Ne kadar tahammülsüz olduk yazar arkadaşlar! * Galiba bir muhteşem var, o da buradaki yazarlar. herkes kendini muhteşem görmüş lan var mı böyle bir şey
kanuni meselesine gelince. Hiçkimse bu konularda bir belge sunmamış!
ulan alman seferinde ülkenin ekonomisini sikti attı
yok efendim, fransaya dırı dırı diye mektup yazdı.
hani abicim elinizde bir tane belge var mı? Vardır muhtemelen ama, neden bir link koymadınız? nereden öğrendiğiniz ile ilgili? kulaktan dolma üç kuruşluk lise bilgisiyle gelip ahkam kesmeyin, sözlük burası herkes yazıyo neticede ama, bilmeyenler de bi siktirsin gitsin.
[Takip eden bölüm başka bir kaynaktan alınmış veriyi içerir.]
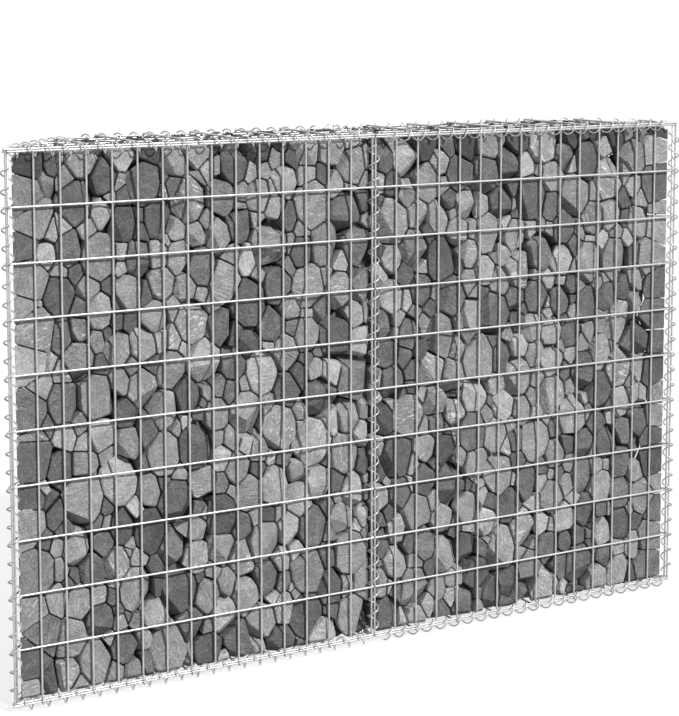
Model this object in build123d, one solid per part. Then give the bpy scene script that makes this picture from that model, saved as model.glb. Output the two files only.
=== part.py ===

6 dil değil 66 dil bilsem de aynı şekilde yorumlayacağım gerçektir. tarihi meseleleri yorumlamak sadece dil bilenlerin tekelinde değildir. bu iddia sahipleri tarihi kendi tekeline almak isteyen biz ne dersek o doğrudur gerisi palavradır anlayışıyla diğer insanların yorum yapma yorumlama hakkını küçümseyen onları dışlayan zihniyetlerdir.
batı'nın tüm tarihçilerine oryantalist diyorlar. sorarlar adama olum siz kimsiniz? koskoca dünyada gerçekler sizin tekelinizde mi?
6 dil bilenlerin elde ettikleri ve çevirilerini yaptıkları belgeleri onların sayesinde ben de görmüşmüyüm ? görmüşüm. o belgelerin olduğu kitapları okumuş muyum? okumuşum. ondan sonrası artık benim şahsi yorumuma girer.
ayrıca lisan bilen tarihi belgelere sahip olan tüm tarihçilerin tüm tarihi olayları aynı yorumlaması beklenemez. tarih eninde sonunda bir yorumlama işidir. gerçekler ne olursa olsun onlara can veren sizin yorumlarınızdır.
ilim sahibi olmak başka birşeydir fikir sahibi olmak başka birşeydir. tarih bilmek başka, tarihi yorumlamak bambaşkadır.
ilber ortaylı ve kankası murat bardakçı gibi tarihçiler bilgi sahibi olmalarına rağmen, yorumlamak konusunda başarısızdırlar.onların dünya görüşü buna izin vermez. sosyolojiyi adam yerine koymayan, felsefe boş insanların işidir diyen, anadolu mimarisi, hat sanatı, çinicilik,ve türk musikisi dışında sanata değer vermeyen, kadın erkek eşitliğine inanmayan, hayvan haklarına saygı göstermeyen, doğanın yok olması pahasına nükleer santrallere destek veren bu geri kafaların yaptığı yorumlar da aynı doğrultuda olmaktadır.
bu yüzden de batının değerlerini, sanatını, sevenleri şiddetle eleştirerek dışlarlar.
iyi tarihçi olmalarına rağmen dar kafaları yüzünden son derece kötü yorumcudurlar. bu yüzden de elde etikleri ve sahip oldukları birikim doğru ellerde yorumlanmazsa son derece yanlış sonuçlar ortaya çıkacaktır.